Professional ratings
Review scores
| Source | Rating |
| AllMusic | Star Half star |

==Album cover==
The photograph on the cover half-jokingly depicts Henley as a cigar-smoking used car salesman, which Henley himself was asked about by David Letterman following a 1995 performance on The Late Show.
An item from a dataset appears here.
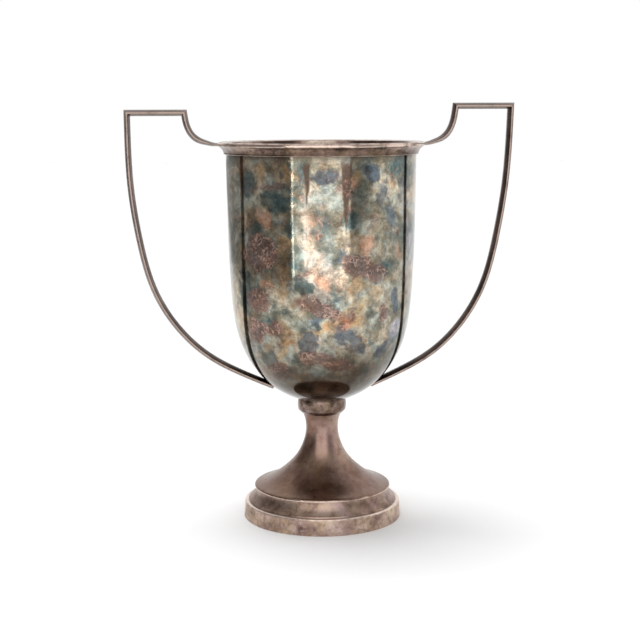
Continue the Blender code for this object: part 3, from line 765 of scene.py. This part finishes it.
def camera():
    """Stands at the given turn from the front, looks down by the pitch and a little left of the axis."""
    lens = bpy.data.cameras.new("camera")
    lens.lens, lens.sensor_width = CAMERA_LENS, SENSOR_WIDTH
    lens.dof.use_dof = False
    stand = bpy.data.objects.new("camera", lens)
    place = Matrix.Translation((CAMERA_DISTANCE * math.sin(CAMERA_TURN),
                                -CAMERA_DISTANCE * math.cos(CAMERA_TURN), CAMERA_HEIGHT))
    heading = Matrix.Rotation(CAMERA_TURN + CAMERA_AIM, 4, "Z")
    pitch = Matrix.Rotation(math.pi / 2 - CAMERA_PITCH, 4, "X")
    roll = Matrix.Rotation(-CAMERA_ROLL, 4, "Z")
    stand.matrix_world = place @ heading @ pitch @ roll
    bpy.context.scene.collection.objects.link(stand)
    bpy.context.scene.camera = stand


def floor():
    """A wide floor, even and pale to the camera, which the metal mirrors darker to the front and the left.

    The camera's own rays find one tone all over. Every other ray finds the shade, so the floor that shows
    isn't the floor that the cup is lit by and reflects.
    """
    board = Finish("stage_pale_floor")
    x, y, _ = board.axes(board.place)
    seen = board.node("ShaderNodeLightPath", out="Is Camera Ray")
    away = board.maths("MAXIMUM", board.step(y * -0.8 - x * 0.35, 0.24, 0.75), board.step(x * -1, 0.40, 0.90))
    away = away * (1 - seen)
    tone = board.cloud(3.0, 2.0) * 0.03
    colour = board.blend(away + tone, (FLOOR_TONE,) * 3, (FLOOR_SHADE,) * 3)
    board.finish(Base_Color=colour, Roughness=0.9)
    mesh = bpy.data.meshes.new("floor")
    corners = np.array([(-1, -1, 0), (1, -1, 0), (1, 1, 0), (-1, 1, 0)]) * FLOOR_REACH
    mesh.from_pydata(corners, [], [(0, 1, 2, 3)])
    mesh.materials.append(board.material)
    made = bpy.data.objects.new("floor", mesh)
    bpy.context.scene.collection.objects.link(made)


def softbox(name, turn, distance, height, width, tall, radiance):
    """A flat light that stands at the given turn and distance and faces the cup's axis level.

    Its power is pi times its area times how bright it looks, the white of the room being 1.
    """
    data = bpy.data.lights.new(name, "AREA")
    data.shape, data.size, data.size_y = "RECTANGLE", width, tall
    data.energy = math.pi * width * tall * radiance
    lamp = bpy.data.objects.new(name, data)
    angle = math.radians(turn)
    lamp.location = (distance * math.sin(angle), -distance * math.cos(angle), height)
    lamp.rotation_euler = (math.pi / 2, 0, angle)
    lamp.visible_camera = False
    bpy.context.scene.collection.objects.link(lamp)


def high_light(turn, elevation, strength, spread):
    """Light from far off, at a turn and an elevation, that only lays the cup's shadow on the floor."""
    data = bpy.data.lights.new("high_light", "SUN")
    data.energy, data.angle = strength, math.radians(spread)
    lamp = bpy.data.objects.new("high_light", data)
    lamp.rotation_euler = (math.radians(90 - elevation), 0, math.radians(turn))
    lamp.visible_glossy = False
    bpy.context.scene.collection.objects.link(lamp)


def world():
    """White air for the camera's rays; for all others dimmer to the front and dimmest at the left."""
    made = bpy.data.worlds.new("studio")
    made.use_nodes = True
    board = Board(made.node_tree)
    x, y, _ = board.axes(board.node("ShaderNodeTexCoord", out="Generated"))
    left = (1 - board.step(x, -0.85, -0.25)) * AIR_LEFT
    room = (board.step(y, -0.75, 0.35) * (1 - AIR_FRONT) + AIR_FRONT) * (1 - left)
    seen = board.node("ShaderNodeLightPath", out="Is Camera Ray")
    air = made.node_tree.nodes["Background"].inputs
    board.feed(air["Color"], (1.0, 1.0, 1.0))
    board.feed(air["Strength"], room * (1 - seen) + seen)
    bpy.context.scene.world = made


# ---------------------------------------------------------------- the cup

bowl_silver = bowl_finish()
# Painted shade: the rim's underside is darker, in its deep tone
rim_silver = satin_finish(
    "rim_worn_silver", deep=(0.052, 0.036, 0.026), middle=(0.24, 0.155, 0.120), light=(0.38, 0.275, 0.225),
    bare=(0.74, 0.58, 0.50), blotch=60.0, seed=30.0, roughness=0.17, darkened_below=(0.2262, 0.2300))
# Painted shade: the foot is darker towards its lower edge
foot_silver = satin_finish(
    "foot_worn_silver", deep=(0.165, 0.090, 0.062), middle=(0.275, 0.178, 0.136), light=(0.37, 0.265, 0.218),
    bare=(0.66, 0.52, 0.445), blotch=36.0, seed=40.0, roughness=0.21, darkened_below=(0.016, 0.044))
collar_silver = satin_finish(
    "collar_worn_silver", deep=(0.060, 0.038, 0.027), middle=(0.150, 0.100, 0.076), light=(0.33, 0.25, 0.205),
    bare=(0.74, 0.60, 0.52), blotch=110.0, seed=80.0, roughness=0.22)
mount_silver = satin_finish(
    "mount_worn_silver", deep=(0.110, 0.066, 0.052), middle=(0.30, 0.205, 0.17), light=(0.44, 0.33, 0.285),
    bare=(0.74, 0.60, 0.53), blotch=55.0, seed=70.0, roughness=0.27)
base_silver = satin_finish(
    "base_worn_silver", deep=(0.160, 0.098, 0.076), middle=(0.44, 0.315, 0.25), light=(0.66, 0.52, 0.44),
    bare=(0.86, 0.72, 0.64), blotch=70.0, seed=60.0, roughness=0.32)
handle_silver = satin_finish(
    "handle_worn_silver", deep=(0.026, 0.014, 0.010), middle=(0.082, 0.049, 0.038),
    light=(0.155, 0.103, 0.083), bare=(0.36, 0.275, 0.235), blotch=36.0, seed=50.0, roughness=0.18,
    darkened_below=(0.085, 0.17))
dull_steel = steel_finish()

base_band(base_silver)
base_mount(mount_silver)
foot(foot_silver)
collar(collar_silver)
bowl(bowl_silver)
rim_moulding(rim_silver)
handle("right", -1, handle_silver)
handle("left", 1, handle_silver)
for node in ("base_edge_wire", "bowl_stud", "bridge_washer", "spring_washer", "stud_nut"):
    frame["nodes"][node].data.materials.clear()
    frame["nodes"][node].data.materials.append(dull_steel)

world()
floor()
softbox("front_softbox", turn=-4.2, distance=0.62, height=0.40, width=0.80, tall=0.78, radiance=1.25)
softbox("edge_strip", turn=-38.0, distance=0.74, height=0.40, width=0.012, tall=0.78, radiance=10.0)
softbox("right_card", turn=82.0, distance=0.9, height=0.45, width=0.5, tall=0.8, radiance=0.35)
high_light(turn=-140.0, elevation=74.0, strength=1.95, spread=40.0)
camera()
bpy.context.scene.view_settings.view_transform = "Standard"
Henley explained that the picture and album title was a subtle satire of the record industry.

==Track listing==

Actual Miles: Henley's Greatest Hits track listing
| No. | Title | Writer(s) | Original release | Length |
|---|---|---|---|---|
| 1. | "Dirty Laundry" | Don Henley; Danny Kortchmar; | I Can't Stand Still, 1982 | 5:36 |
| 2. | "The Boys of Summer" | Henley; Mike Campbell; | Building the Perfect Beast, 1984 | 4:45 |
| 3. | "All She Wants to Do Is Dance" | Kortchmar | Building the Perfect Beast | 4:28 |
| 4. | "Not Enough Love in the World" | Henley; Kortchmar; Benmont Tench; | Building the Perfect Beast | 3:54 |
| 5. | "Sunset Grill" | Henley; Kortchmar; Tench; | Building the Perfect Beast | 6:22 |
| 6. | "The End of the Innocence" | Henley; Bruce Hornsby; | The End of the Innocence, 1989 | 5:14 |
| 7. | "The Last Worthless Evening" | Henley; John Corey; Stan Lynch; | The End of the Innocence | 6:05 |
| 8. | "New York Minute" | Henley; Kortchmar; Jai Winding; | The End of the Innocence | 6:34 |
| 9. | "I Will Not Go Quietly" | Henley; Kortchmar; | The End of the Innocence | 5:41 |
| 10. | "The Heart of the Matter" | Henley; Campbell; JD Souther; | The End of the Innocence | 5:21 |
| 11. | "The Garden of Allah" | Henley; Lynch; Corey; Paul Gurian; | previously unreleased | 7:02 |
| 12. | "You Don't Know Me at All" | Henley; Corey; Lynch; | previously unreleased | 5:36 |
| 13. | "Everybody Knows" | Leonard Cohen; Sharon Robinson; | Tower of Song: The Songs of Leonard Cohen, 1995 | 6:10 |

==Personnel==
Musicians and Vocals (Tracks 11–13)
- Don Henley
- John Corey (11, 12)
- Sheryl Crow (11)
- Danny Kortchmar (11)
- Stan Lynch (11, 12)
- Benmont Tench (13)
- Scott Plunkett (13)
- Frank Simes (12)
- Jimmy Rip (13)
- Neil Stubenhaus
- Timothy B. Schmit (12)
- Vinnie Colaiuta (11, 12)
- Scott Crago (13)
- Carmen Twillie (13)
- Julia Waters (11, 13)
- Maxine Waters (11, 13)
- Mindy Stein (12)

Production (Tracks 11–13)
- Don Henley – producer
- Stan Lynch – producer
- John Corey – producer (11, 12)
- Rob Jacobs – mixing, engineer (11, 12), recording (13)
- Roger Sommers – additional engineer (11, 12)
- Bill Dooley – additional engineer (13)
- Jim Labinski – assistant engineer (11)
- Chad Munsey – assistant engineer (11, 13)
- Krish Sharma – assistant engineer (12)
- John Aguto – assistant engineer (13)
- Michael W. Douglass – assistant engineer (13)
- Barry Goldberg – assistant engineer (13)
- Dave Collins – mastering at A&M Mastering Studios (Hollywood, California)
- Julie Larson – production coordinator (13)
- Frank W. Ockenfels 3 – photography
- Janet Wolsborn – art direction
- Robin Sloane – creative direction

==Charts==

===Weekly charts===

| Chart (1995–1996) | Peak position |
|---|---|
| Canada Top Albums/CDs (RPM) | 13 |
| Japanese Albums (Oricon) | 85 |
| New Zealand Albums (RMNZ) | 24 |
| US Billboard 200 | 48 |

===Year-end charts===

| Chart (1996) | Position |
|---|---|
| US Billboard 200 | 139 |

==Certifications==

| Region | Certification | Certified units/sales |
| United Kingdom (BPI) | Silver | 60,000^{^} |
| United States (RIAA) | Platinum | 1,000,000^{^} |
^{^} Shipments figures based on certification alone.